--- BEGIN Collected material ---

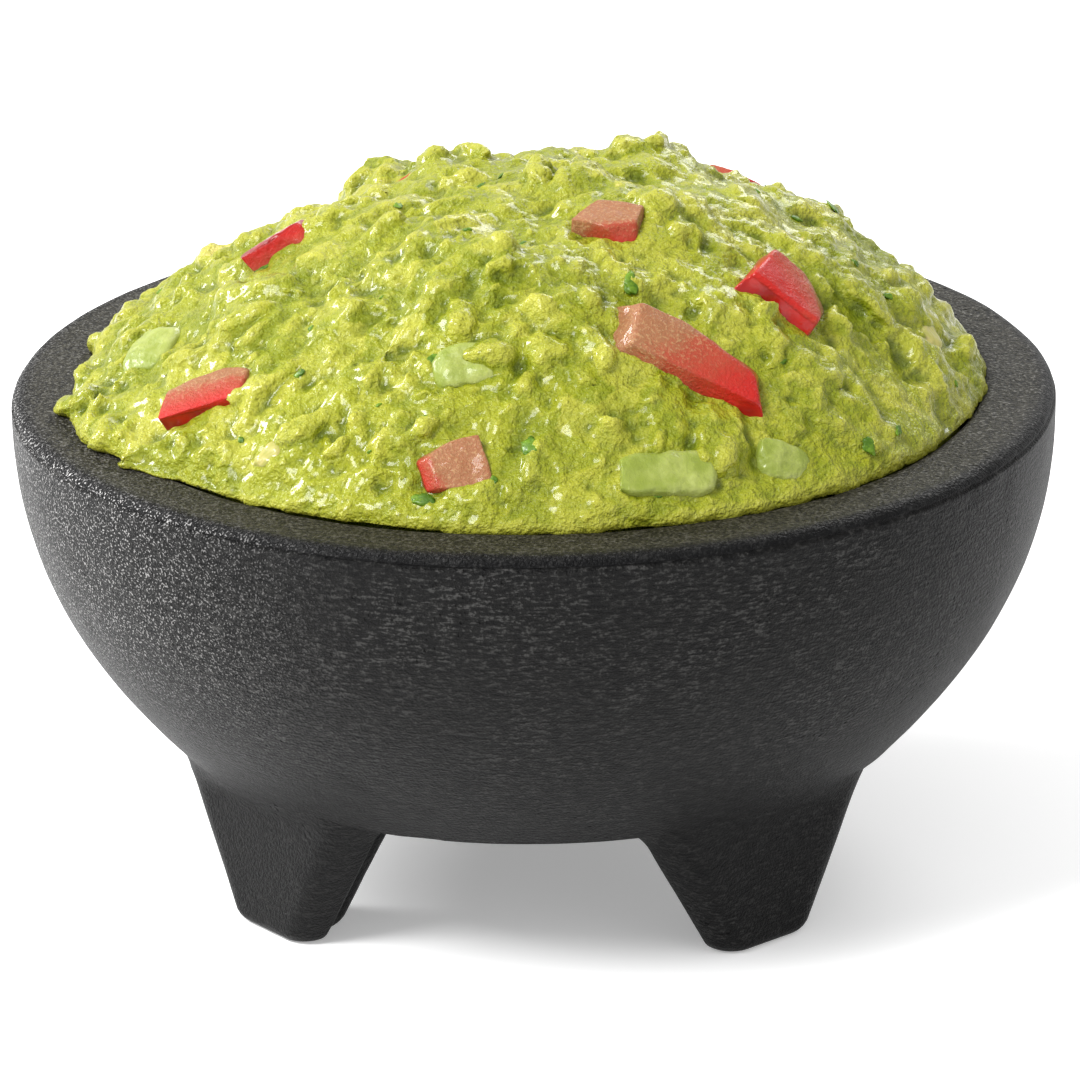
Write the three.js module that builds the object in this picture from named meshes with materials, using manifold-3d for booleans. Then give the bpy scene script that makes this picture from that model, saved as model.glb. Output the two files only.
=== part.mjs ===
// A molcajete: a thick-walled round bowl on tapered feet, filled with a heap of guacamole
// that holds diced tomato, avocado and onion. Millimetres, +Z up, the bowl's axis is Z,
// the feet stand on Z = 0 and the front of the bowl faces -Y.

import * as THREE from 'three';
import { ConvexGeometry } from 'three/addons/geometries/ConvexGeometry.js';
import { mergeVertices } from 'three/addons/utils/BufferGeometryUtils.js';
import Module from 'manifold-3d';

const wasm = await Module();
wasm.setup();

// ---------- driving sizes ----------
const rimRadius = 102;        // outer radius at the widest line of the rim
const rimLineHeight = 94.5;   // height of that line above the table
const rimEdgeRound = 3.3;     // rounding from the widest line up to the flat rim
const wallDrop = 64.8;        // fall of the outer wall from the widest line to the base edge
const baseRadius = 73.8;      // radius where the outer wall turns into the flat base
const baseEdgeRound = 1.6;    // rounding of the base edge
const basinRadius = 86.2;     // inner radius of the basin just under its rounded lip
const basinDepth = 58;        // depth of the basin below the flat rim
const basinEdgeRound = 3.5;   // rounding of the lip
const gap = 0.3;              // clearance between pieces that touch
const turns = 72;             // segments around the axis, a multiple of four

const footAzimuths = { foot_front_left: -139.5, foot_front_right: -50.5, foot_rear: 85 };
const soleSection = { inner: 55.3, outer: 70.5, innerHalf: 8.3, outerHalf: 11.2, corner: 5.7 };
const rootSection = { inner: 36.1, outer: 71.1, innerHalf: 16, outerHalf: 29.8, corner: 9 };
const rootHeight = 33.3;      // height of the foot's upper section, inside the bowl's wall
const soleBevel = 1.4;        // small chamfer around the sole

const heapEdge = 87.7;        // radius of the heap's edge, just past the lip
const heapOverhang = 5;       // extra reach of the heap's foot over the rim on the left
const overhangAzimuth = 200;
const overhangSpread = 15;
const heapPeak = { x: 13, y: -10 };
const heapEdgeHeight = 4.2;   // height of the heap's edge above the widest line
const heapLip = 5.4;          // height of the rounded lip all around the heap
const heapRise = 33.4;        // rise of the peak above that lip
const heapFlatness = 2.7;
const heapShoulder = 1.5;
const lumpSize = 1.3;         // height of the soft waves on the heap

// Larger hills and hollows that the spoon left: x, y, radius, height.
const heapFolds = [
  [-71, 26, 10, 4],
  [-42, 41, 7, -5],
  [-33, 38, 7, 4.5],
  [-19, 27, 5, 2],
  [1, 38, 7, 1.5],
  [25, 29, 11, 3.5],
  [50, 22, 9, 1],
  [79, 12, 9, 3],
];

// ---------- derived sizes ----------
const rimTopHeight = rimLineHeight + rimEdgeRound;
const baseHeight = rimLineHeight - wallDrop - 0.5;
const basinFloorHeight = rimTopHeight - basinDepth;
const heapEdgeTop = rimLineHeight + heapEdgeHeight;
const radians = THREE.MathUtils.degToRad;

// ---------- materials ----------
const finish = (color, roughness) => new THREE.MeshStandardMaterial({ color, roughness, metalness: 0 });
const fauxStone = finish('#333435', 0.72);
const avocadoMash = finish('#a9b93a', 0.35);
const pieceFinish = {
  tomato: finish('#c8372a', 0.25),
  avocado: finish('#b5c552', 0.35),
  onion: finish('#e2dc9e', 0.3),
};

// ---------- helpers ----------

// Points along an arc in the (radius, height) plane, both ends included.
function arc(centreR, centreZ, radius, fromDegrees, toDegrees, steps) {
  return Array.from({ length: steps + 1 }, (_, i) => {
    const angle = radians(fromDegrees + ((toDegrees - fromDegrees) * i) / steps);
    return new THREE.Vector2(centreR + radius * Math.cos(angle), centreZ + radius * Math.sin(angle));
  });
}

// A lathe about +Z from a profile of (radius, height) points that runs from axis to axis.
function lathe(profile) {
  return new THREE.LatheGeometry(profile, turns).rotateX(Math.PI / 2);
}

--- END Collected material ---

== Task to carry out ==
Return each line of the data that contains the string "manifold".

== The result ==
Write the three.js module that builds the object in this picture from named meshes with materials, using manifold-3d for booleans. Then give the bpy scene script that makes this picture from that model, saved as model.glb. Output the two files only.
import Module from 'manifold-3d';